SANTIAGO, Chile: A Chilean judge on Monday decided not to charge the father of one presidential candidate with the torture and murder of her rival's father in 1974.
It's the second time in a year that Judge Mario Carroza has declined to charge Gen. Fernando Matthei for the torture that led to Gen. Alberto Bachelet's death.
Human rights groups said they would appeal the decision.
"We have enough precedents to appeal again," Alicia Lira, head of the Group of Families of the Politically Executed, told Radio Cooperativa.
Lira said Matthei has acknowledged that he visited the Air War Academy where Bachelet was tortured and met with some of the torturers.
But both families have said Matthei had no direct involvement in the death of Bachelet, who was convicted by dictator Augusto Pinochet's military of being a traitor for not joining the 1973 coup that ousted Marxist President Salvador Allende.
The retired general's daughter, Evelyn Matthei, is running as the center-right coalition's presidential candidate against the victim's daughter, former President Michelle Bachelet, who represents the center-left bloc.
The election is Nov. 17, and opinion polls give a big lead to Bachelet, who was president in 2006-10.
The two candidates were close in the 1960s. Their fathers, both fighter pilots, served at the same military base and the girls were playmates at the same elementary school.

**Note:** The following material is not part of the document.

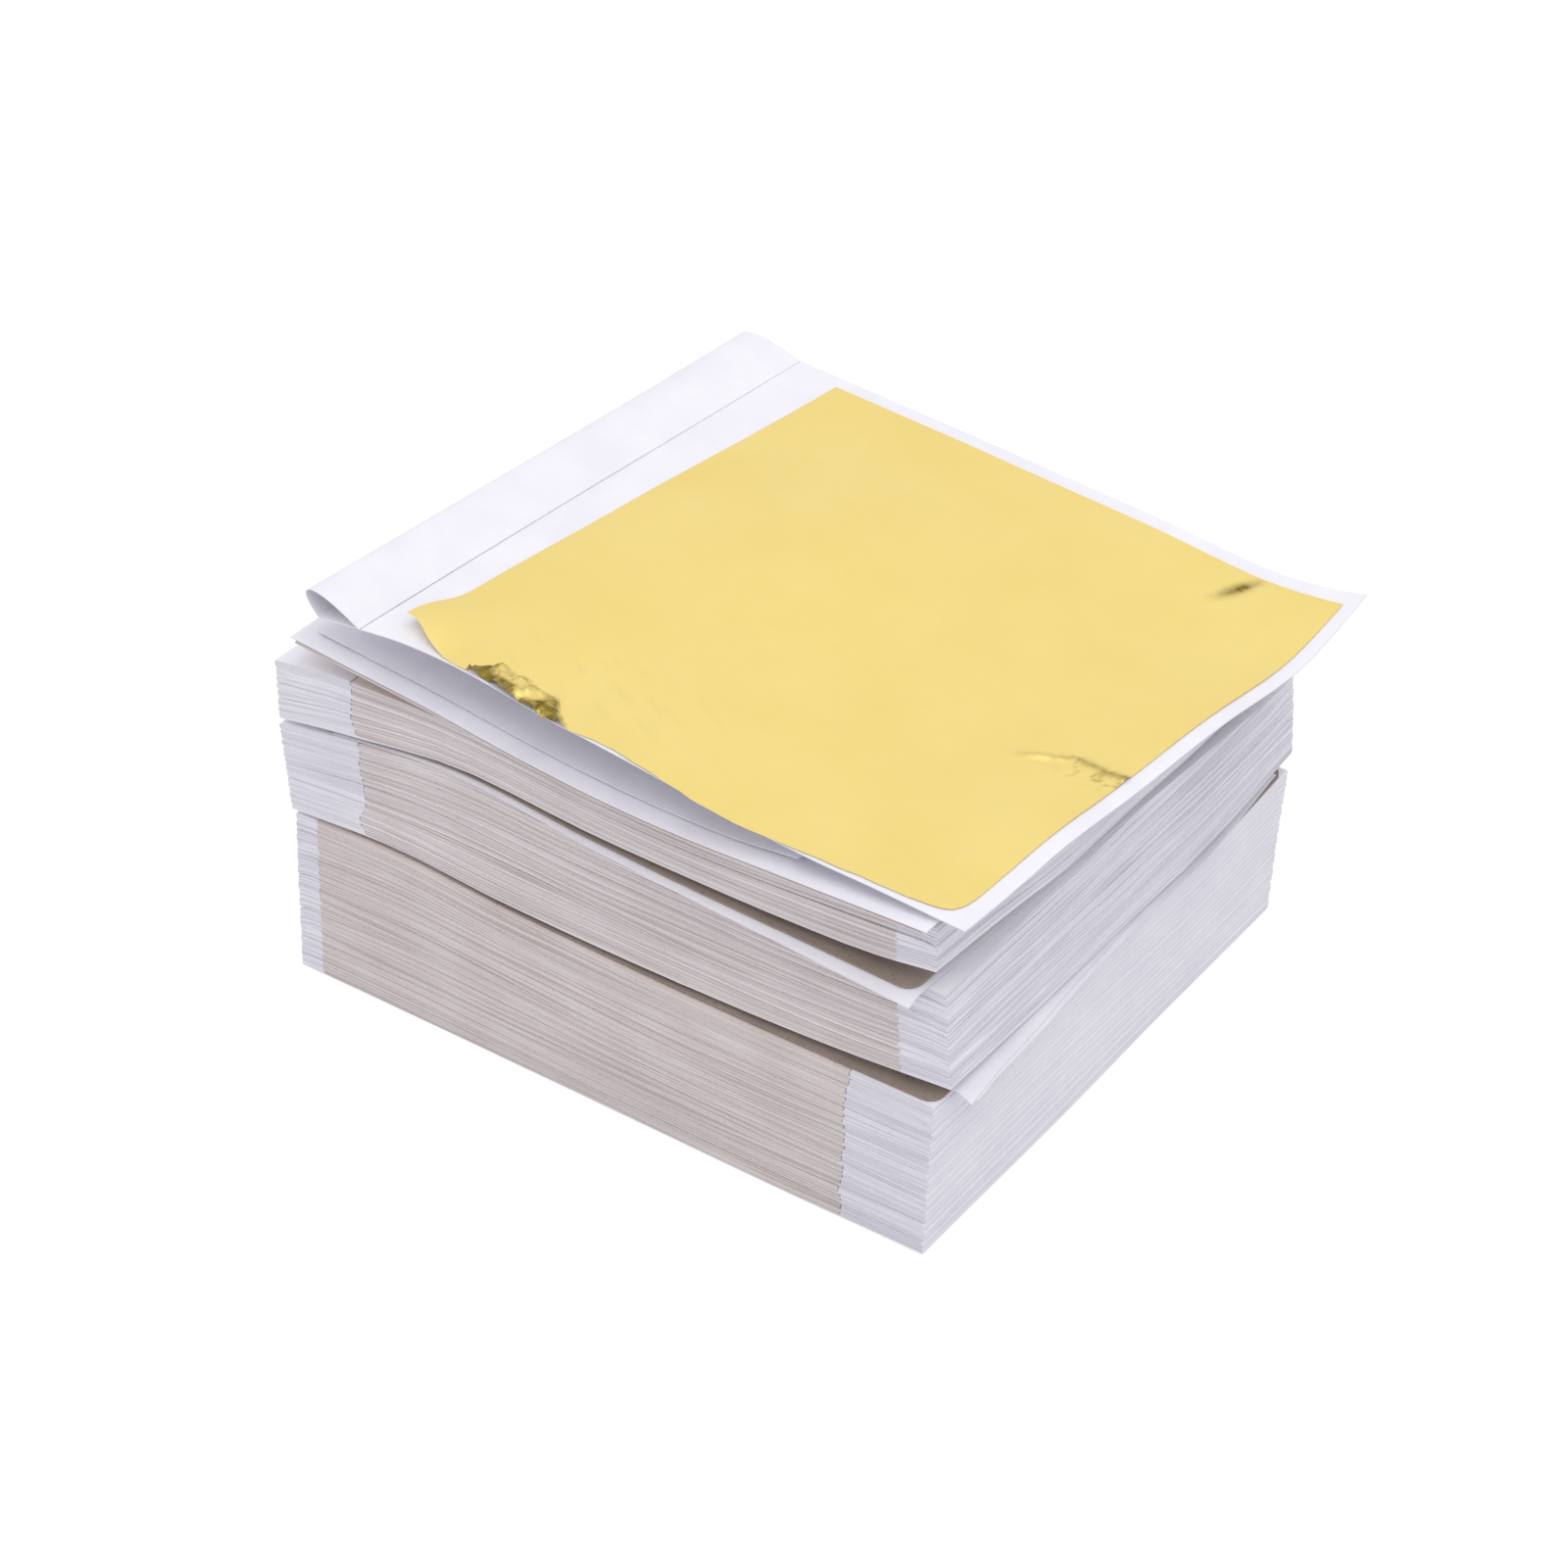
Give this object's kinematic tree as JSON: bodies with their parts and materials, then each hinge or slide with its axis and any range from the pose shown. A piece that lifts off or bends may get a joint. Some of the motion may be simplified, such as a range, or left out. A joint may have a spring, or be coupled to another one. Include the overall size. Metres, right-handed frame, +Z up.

Allende put Gen. Bachelet in charge of overseeing food sales nationwide in 1972, as other high-ranking military officers were conspiring to end his presidency. Many products were in short supply as Allende's right-wing opponents, financed by the administration of U.S. President Richard Nixon, held back goods and instigated strikes to create a sense of chaos.
The elder Bachelet remained loyal to Allende to the end. He refused to endorse the Sept. 11, 1973, coup even after Allende committed suicide while making his last stand in the bombed-out La Moneda presidential palace. Bachelet was arrested the same day, convicted that December and survived in prison until March 12, 1974.
A forensic study found the general probably died of heart problems caused by torture at the academy.
Gen. Matthei was named head of the academy while he was still stationed in Britain. He returned to Chile shortly after the coup and became Pinochet's health minister and then a member of the junta.
"Accusing me of the death of my friend, Gen. Bachelet, is grotesque," he told CNN Chile recently.